WHAT NEEDS TO BE DONE:
Across all the lines below, how many contain the string "that"? Please reply with the number only.

GIVEN MATERIAL:
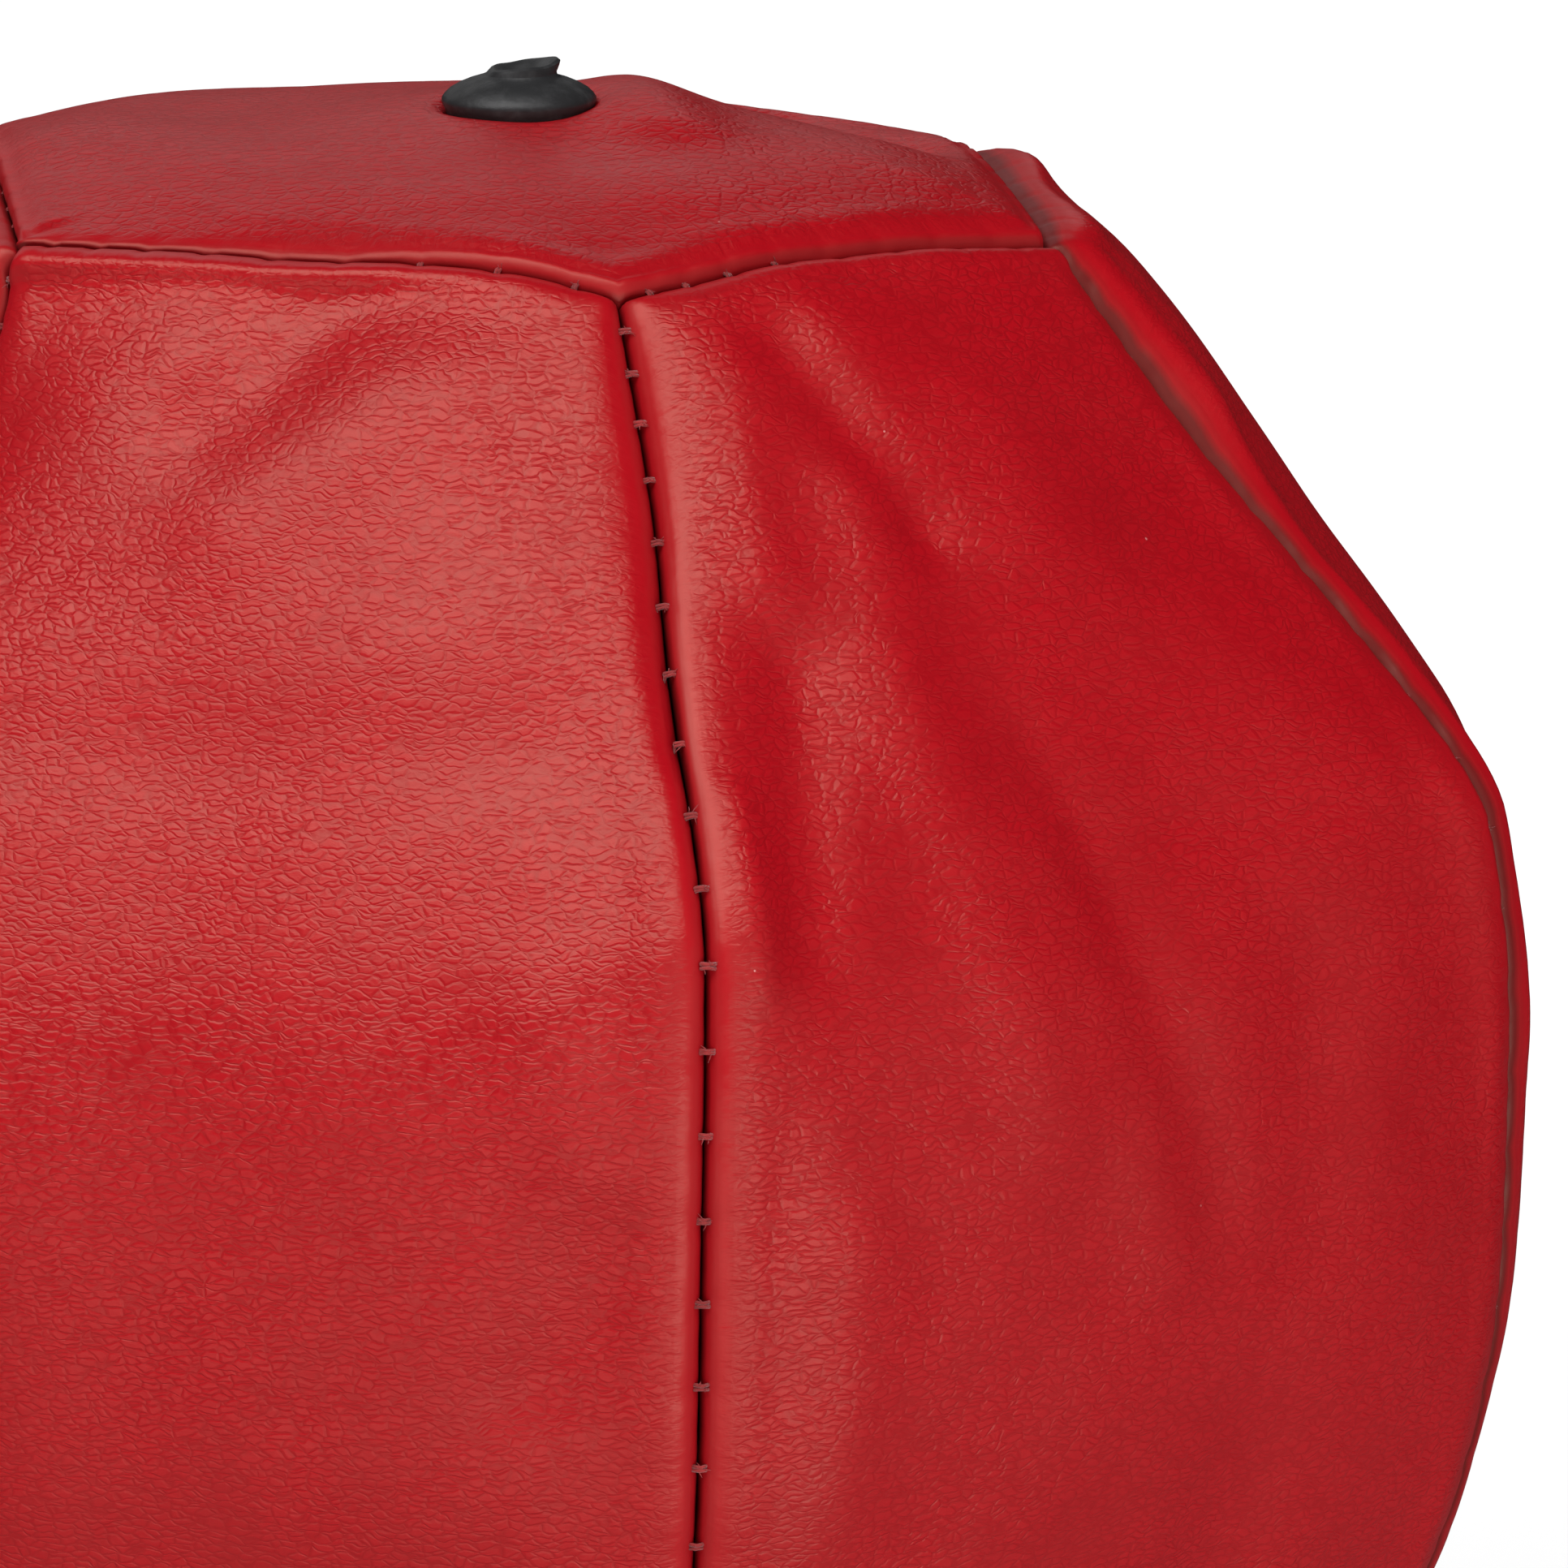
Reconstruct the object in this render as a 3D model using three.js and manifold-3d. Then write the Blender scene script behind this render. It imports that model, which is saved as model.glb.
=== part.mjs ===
// A desk-top punching ball: a sewn leatherette ball with a rubber bladder, carried on a short pole and a
// coil spring, on a suction base that a side lever locks to the desk. Millimetres, +Z up, origin under
// the middle of the base, on the desk. The seam that faces forward is turned a little off the -Y axis.
import * as THREE from "three";
import { ParametricGeometry } from "three/addons/geometries/ParametricGeometry.js";
import { mergeVertices } from "three/addons/utils/BufferGeometryUtils.js";
import Module from "manifold-3d";

const wasm = await Module();
wasm.setup();

// ---------- driving dimensions ----------
const GAP = 0.3; // left between neighbouring solids
const SEAM_COUNT = 6; // gores round the ball
const SEAM_TURN = THREE.MathUtils.degToRad(-80); // where the front seam stands, from +X
const BALL_CENTRE_Z = 346;
const BALL_RADIUS = 64.8; // at the seams, on the belly
const BALL_TOP = 57.6; // the cover under the valve, from the ball's centre
const FLATNESS = 0.5; // 0 is a round belly, 1 is a flat-sided hexagon
const LEATHER = 0.976; // inner over outer size of the cover
const TOP_SEAM_Z = 52.2; // the end panels' seams, from the ball's centre
const BOTTOM_SEAM_Z = -53.4;

const CUP_RADIUS = 66;
const HOUSING_RADIUS = 52;
const DECK_Z = 54; // top of the base housing
const WALL = 3;
const SHAFT_Z = 31;
const SHAFT_RADIUS = 4;
const CAM_RADIUS = 6.5;
const CAM_THROW = 2; // the cam's centre above the shaft's, locked

const SPRING_RADIUS = 12; // outside
const WIRE = 3.4;
const PITCH = 4.7;
const SPRING_Z = 58; // where the spring stands
const SPRING_LENGTH = 140;
const PLUG_RADIUS = 7.5; // what the spring stands round
const PLUG_LENGTH = 8;

const POLE_RADIUS = 11;
const POLE_BORE = 9.9;
const POLE_TOP_Z = 277;
const BOLT_RADIUS = 3;

// ---------- making solids ----------
function merged(geometry) {
  const bare = geometry.clone();
  bare.deleteAttribute("normal");
  bare.deleteAttribute("uv");
  return mergeVertices(bare, 1e-3);
}

function signedVolume(geometry) {
  const p = geometry.getAttribute("position");
  const [a, b, c] = [new THREE.Vector3(), new THREE.Vector3(), new THREE.Vector3()];
  let sum = 0;
  for (let i = 0; i < geometry.index.count; i += 3) {
    a.fromBufferAttribute(p, geometry.index.getX(i));
    b.fromBufferAttribute(p, geometry.index.getX(i + 1));
    c.fromBufferAttribute(p, geometry.index.getX(i + 2));
    sum += a.dot(b.cross(c));
  }
  return sum / 6;
}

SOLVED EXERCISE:
3